### Stated task
Begin at the first line and end at the line containing "return points". Extract exactly those lines.
··········
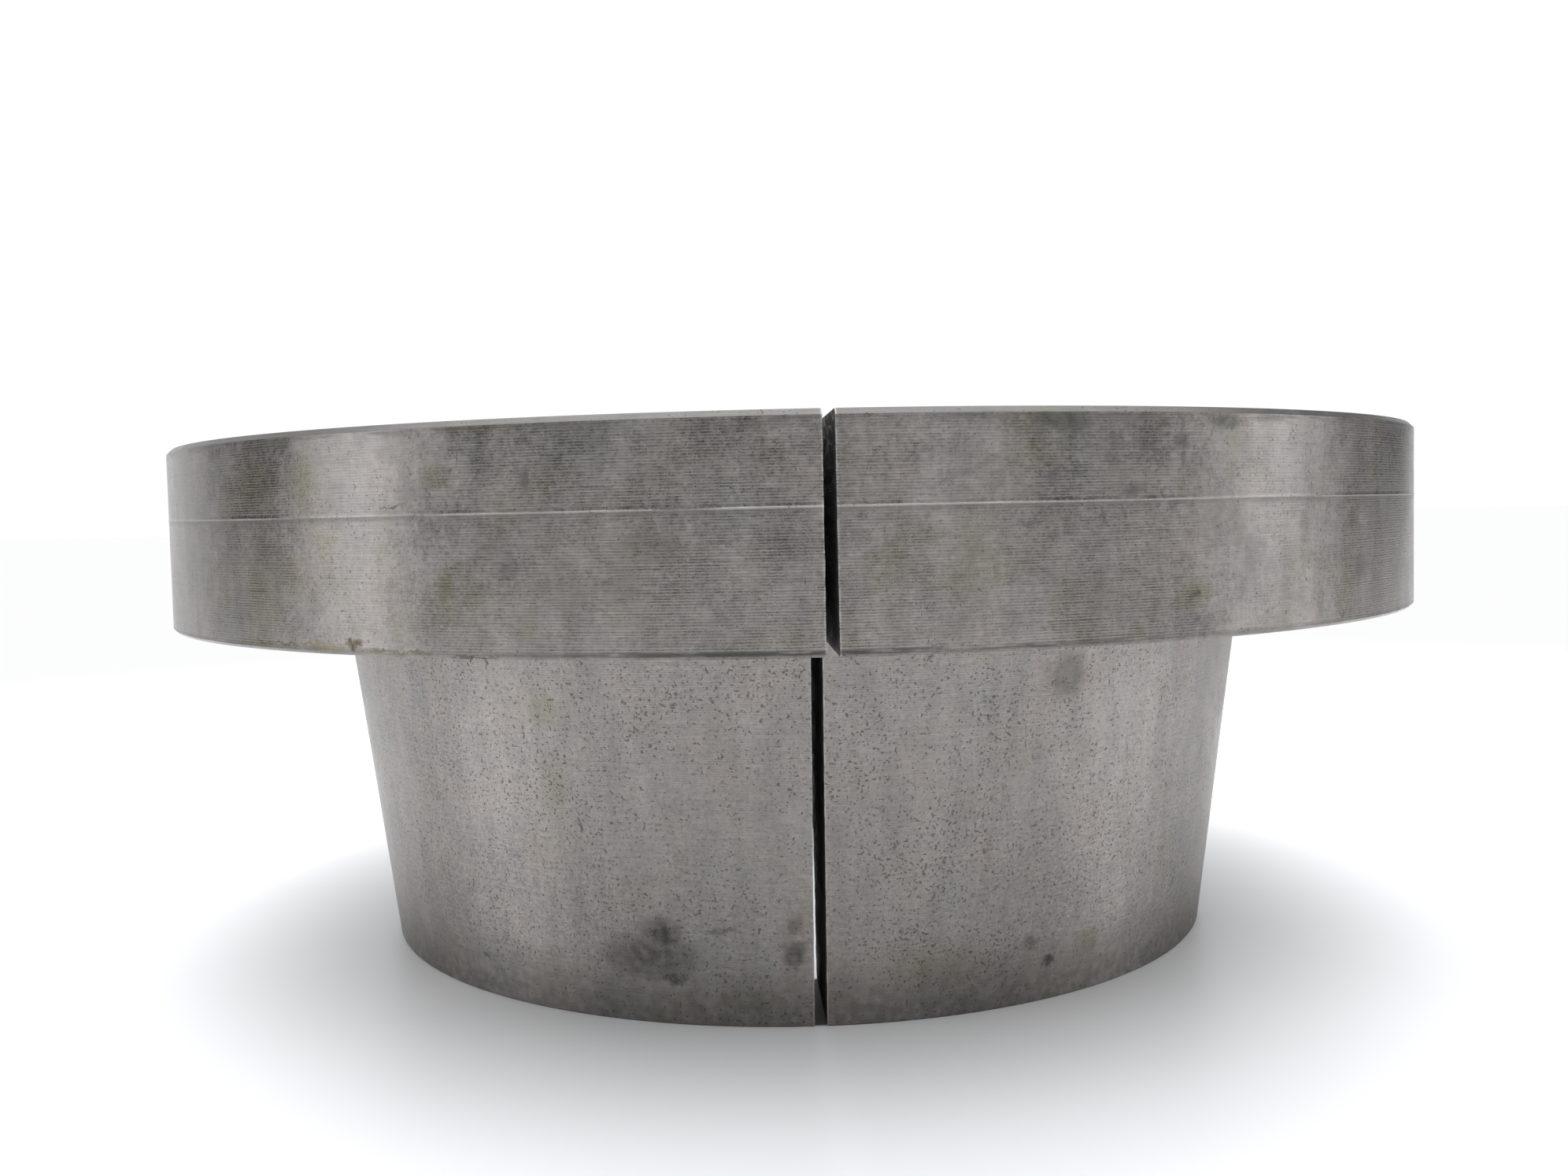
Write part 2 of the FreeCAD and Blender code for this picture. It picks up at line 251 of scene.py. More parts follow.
def to_object(bm, name):
    """Turn a mesh under construction into a scene object."""
    mesh = bpy.data.meshes.new(name)
    bm.to_mesh(mesh)
    bm.free()
    piece = bpy.data.objects.new(name, mesh)
    bpy.context.scene.collection.objects.link(piece)
    return piece


def carve(piece, cutter_bm):
    """Cut a closed mesh out of a piece."""
    cutter = to_object(cutter_bm, "cutter")
    modifier = piece.modifiers.new("carve", "BOOLEAN")
    modifier.operation = "DIFFERENCE"
    modifier.solver = "EXACT"
    modifier.object = cutter
    bpy.context.view_layer.update()
    evaluated = piece.evaluated_get(bpy.context.evaluated_depsgraph_get())
    carved = bpy.data.meshes.new_from_object(evaluated)
    piece.modifiers.clear()
    former = piece.data
    piece.data = carved
    carved.name = piece.name
    bpy.data.meshes.remove(former)
    waste = cutter.data
    bpy.data.objects.remove(cutter)
    bpy.data.meshes.remove(waste)


def finish_mesh(piece, sharp_angle):
    """Shade the piece smooth between its sharp edges, and stop if its skin isn't closed."""
    mesh = piece.data
    bm = bmesh.new()
    bm.from_mesh(mesh)
    bmesh.ops.dissolve_degenerate(bm, dist=1e-7, edges=bm.edges)
    open_edges = [edge for edge in bm.edges if len(edge.link_faces) != 2]
    faces = len(bm.faces)
    bm.to_mesh(mesh)
    bm.free()
    print("%s: %d faces, %d open edges" % (piece.name, faces, len(open_edges)))
    if open_edges:
        raise RuntimeError("%s: %d edges don't join two faces" % (piece.name, len(open_edges)))
    mesh.shade_smooth()
    mesh.set_sharp_from_angle(angle=sharp_angle)


def arc(centre, radius, start_degrees, end_degrees, segments):
    """Points along a circular arc, as (radius, height) pairs."""
    points = []
    for index in range(segments + 1):
        angle = math.radians(start_degrees + (end_degrees - start_degrees) * index / segments)
        points.append((centre[0] + radius * math.cos(angle), centre[1] + radius * math.sin(angle)))
    return points


def barrel_radius(sizes, height):
    """Radius of the tapered barrel at a height above the small end."""
    return sizes.root_radius - sizes.taper * (sizes.barrel_length - height)


def body_outline(sizes):
    """Half section of the turned blank, anticlockwise from the bore at the small end."""
    bore, mouth = sizes.bore_radius, sizes.bore_chamfer
    rim, small = sizes.rim_radius, barrel_radius(sizes, 0)
    under, top = sizes.barrel_length, sizes.total_length
    fillet, support = sizes.root_fillet, sizes.support
    ridge, half_ridge = sizes.ridge_height, sizes.ridge_width / 2
    root_start = under - fillet
    root = arc((barrel_radius(sizes, root_start) + fillet, root_start), fillet, 180, 90, 5)
    return [
        (bore + mouth, 0),
        (small - sizes.small_end_chamfer, 0),
        (small, sizes.small_end_chamfer),
        (barrel_radius(sizes, root_start - support), root_start - support),
        *root,
        (root[-1][0] + support, under),
        (rim - sizes.underside_chamfer, under),
        (rim, under + sizes.underside_chamfer),
        (rim, ridge - half_ridge - support),
        (rim, ridge - half_ridge),
        (rim + sizes.ridge_rise, ridge),
        (rim, ridge + half_ridge),
        (rim, ridge + half_ridge + support),
        (rim, top - sizes.rim_chamfer),
        (rim - sizes.rim_chamfer, top),
        (bore + mouth, top),
        (bore, top - mouth),
        (bore, mouth),
    ]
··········
### Solution to this problem
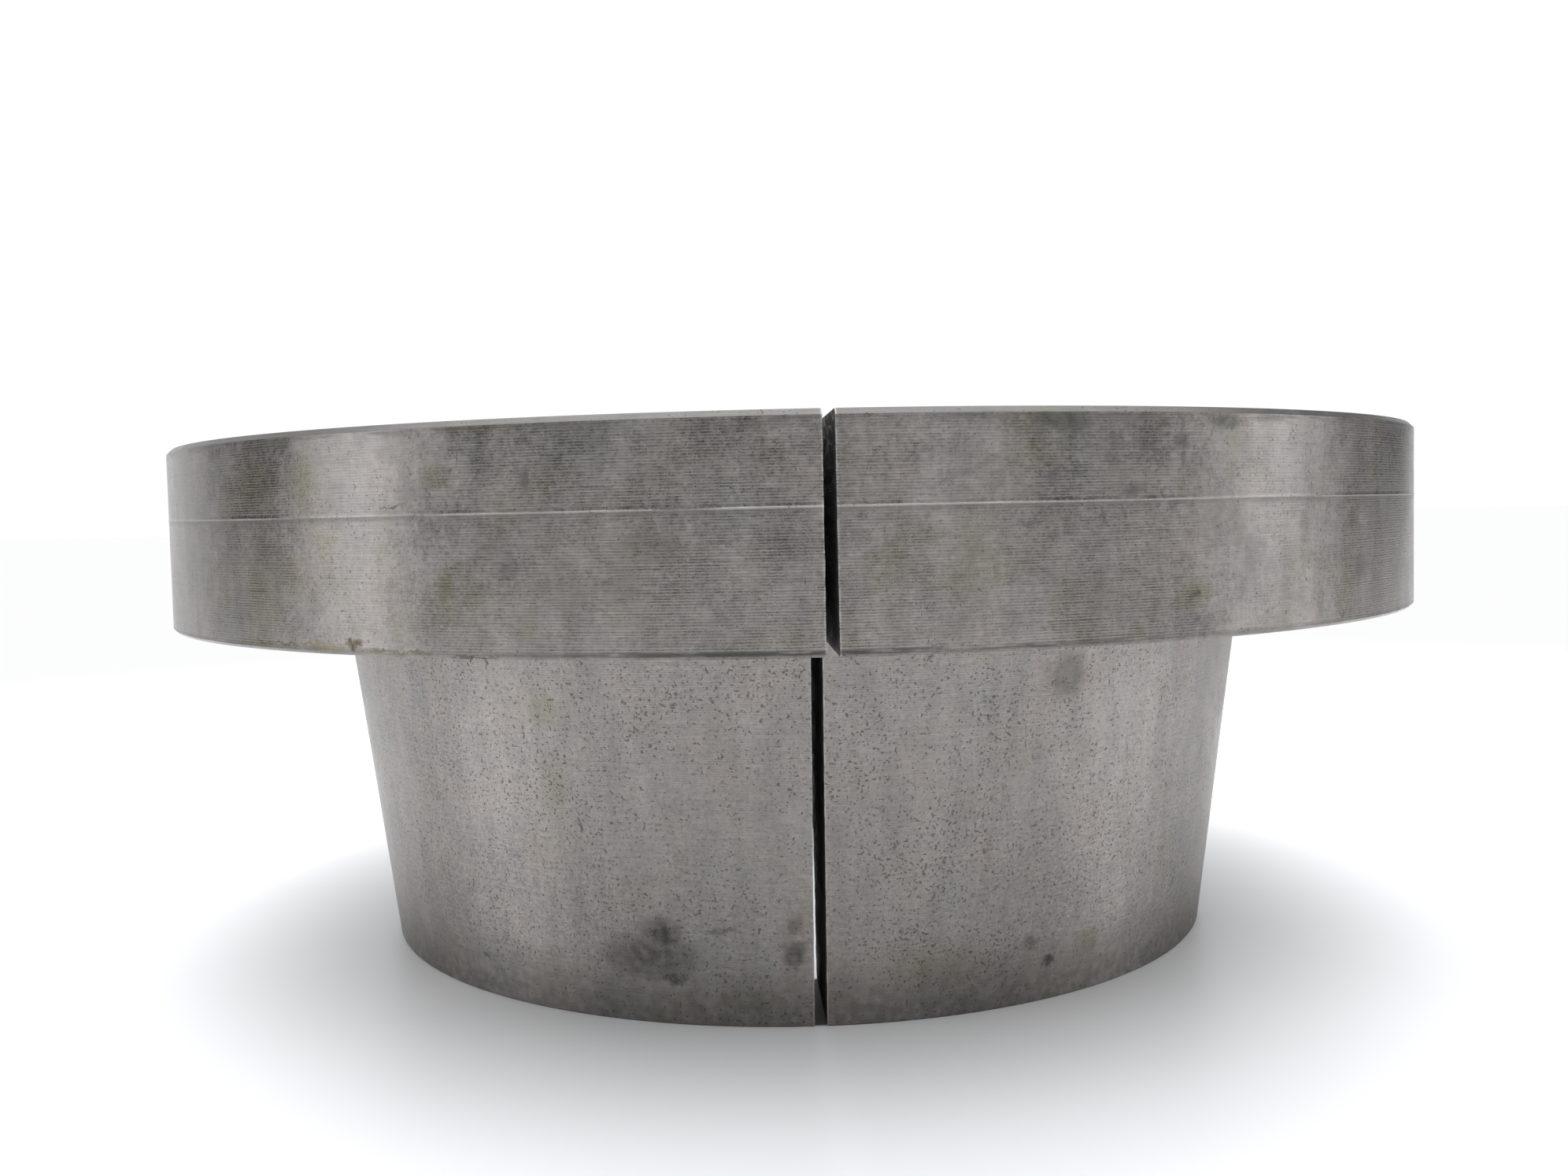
Write part 2 of the FreeCAD and Blender code for this picture. It picks up at line 251 of scene.py. More parts follow.
def to_object(bm, name):
    """Turn a mesh under construction into a scene object."""
    mesh = bpy.data.meshes.new(name)
    bm.to_mesh(mesh)
    bm.free()
    piece = bpy.data.objects.new(name, mesh)
    bpy.context.scene.collection.objects.link(piece)
    return piece


def carve(piece, cutter_bm):
    """Cut a closed mesh out of a piece."""
    cutter = to_object(cutter_bm, "cutter")
    modifier = piece.modifiers.new("carve", "BOOLEAN")
    modifier.operation = "DIFFERENCE"
    modifier.solver = "EXACT"
    modifier.object = cutter
    bpy.context.view_layer.update()
    evaluated = piece.evaluated_get(bpy.context.evaluated_depsgraph_get())
    carved = bpy.data.meshes.new_from_object(evaluated)
    piece.modifiers.clear()
    former = piece.data
    piece.data = carved
    carved.name = piece.name
    bpy.data.meshes.remove(former)
    waste = cutter.data
    bpy.data.objects.remove(cutter)
    bpy.data.meshes.remove(waste)


def finish_mesh(piece, sharp_angle):
    """Shade the piece smooth between its sharp edges, and stop if its skin isn't closed."""
    mesh = piece.data
    bm = bmesh.new()
    bm.from_mesh(mesh)
    bmesh.ops.dissolve_degenerate(bm, dist=1e-7, edges=bm.edges)
    open_edges = [edge for edge in bm.edges if len(edge.link_faces) != 2]
    faces = len(bm.faces)
    bm.to_mesh(mesh)
    bm.free()
    print("%s: %d faces, %d open edges" % (piece.name, faces, len(open_edges)))
    if open_edges:
        raise RuntimeError("%s: %d edges don't join two faces" % (piece.name, len(open_edges)))
    mesh.shade_smooth()
    mesh.set_sharp_from_angle(angle=sharp_angle)


def arc(centre, radius, start_degrees, end_degrees, segments):
    """Points along a circular arc, as (radius, height) pairs."""
    points = []
    for index in range(segments + 1):
        angle = math.radians(start_degrees + (end_degrees - start_degrees) * index / segments)
        points.append((centre[0] + radius * math.cos(angle), centre[1] + radius * math.sin(angle)))
    return points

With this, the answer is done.